Conversa com Teju Cole

Criando através de palavras e imagens

O escritor e fotógrafo nigeriano-estadounidense Teju Cole combina imagem e texto, a fim de transgredir divisões simplistas. Em seu novo livro, “Blind Spot”, Cole reúne fotos de lugares estranhos e singulares, feitas enquanto ele viajava pelo mundo, e acompanha as mesmas com reflexões literárias. Conversamos com Teju Cole no Brooklyn, Nova York, sobre coisas ignoradas e esquecidas.

MR: Embora os trechos escritos possuam um tom bastante pessoal, a atitude desses textos me pareceu frequentemente “masculina”, no sentido de que você apresenta várias referências e citações históricas sobre arte. Você dialoga com certos discursos dominantes. Isto me fez pensar em até que ponto o gênero, e especificamente sua identidade de gênero, dá forma a seu trabalho.

TC: Sim, creio que o conjunto da minha obra é bastante vulnerável à influência patriarcal. Essa é a base da minha formação e da minha experiência. Mas também penso que meu trabalho realmente incorpora uma crítica feminista séria. Sinto que o tema central do meu primeiro romance, Cidade aberta [2011], não é apenas a memória, mas especificamente as memórias da violência de gênero. É isso que realmente está no coração do livro. O que significa para um homem escrever sobre violência sexual contra as mulheres? Essa é uma questão diferente do que significa para uma mulher escrever sobre a violência sexual contra mulheres. Parte do que significa, para os homens, é a total impossibilidade de se fazer justiça ao tema. Era impossível escrever essa história de maneira que tudo terminasse bem.

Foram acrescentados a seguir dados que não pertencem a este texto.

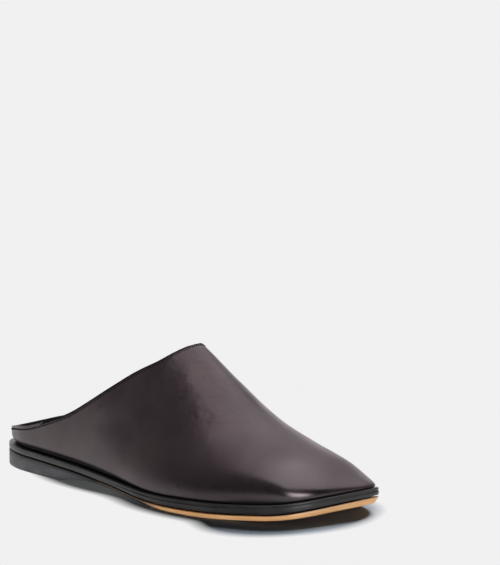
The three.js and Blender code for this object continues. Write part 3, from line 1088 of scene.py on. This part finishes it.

Já em Blind Spot, eu lido mais diretamente com a textura do pensamento feminista. Emily Dickinson e Anne Carson estão entre as mais importantes inteligências orientadoras desse livro. Mas ele também se caracteriza pelo entrelaçamento de vozes masculinas e femininas: meus amigos, meus colegas, e até minha mãe. O principal prisma interpretativo desse livro não é simplesmente masculino. Ele é de fato marcial, uma vez que duas das fontes mais utilizadas são a Bíblia e Homero, e nesse sentido o livro é tão atávico quanto violento. Ele retorna repetidamente à Ilíada e à Odisseia. E tem que fazê-lo, porque essas narrativas moldaram nossa sociedade tremendamente. Por outro lado, esse também é um livro sobre fragilidade e fragilidade física. E de alguma forma isso me ajuda a trazer para o primeiro plano o fato de que qualquer autor possui um corpo. Não posso escrever a partir do ponto de vista de uma mulher ou de um homem gay, uma vez que não sou nem uma coisa nem outra. Entretanto, posso insistir no corpo do autor e dizer, essa é uma fraqueza do meu corpo, essa é minha dificuldade para caminhar, essa é minha dificuldade para enxergar, esse sou eu deitado, esse sou eu cinco minutos depois de despertar de um sonho: ou seja, mudar o foco da lente para o corpo através dessas maneiras é um gesto “queer”, e espero que as pessoas que incorporam o universo “queer” muito mais frequentemente aos seus cotidianos possam se ver representadas nele.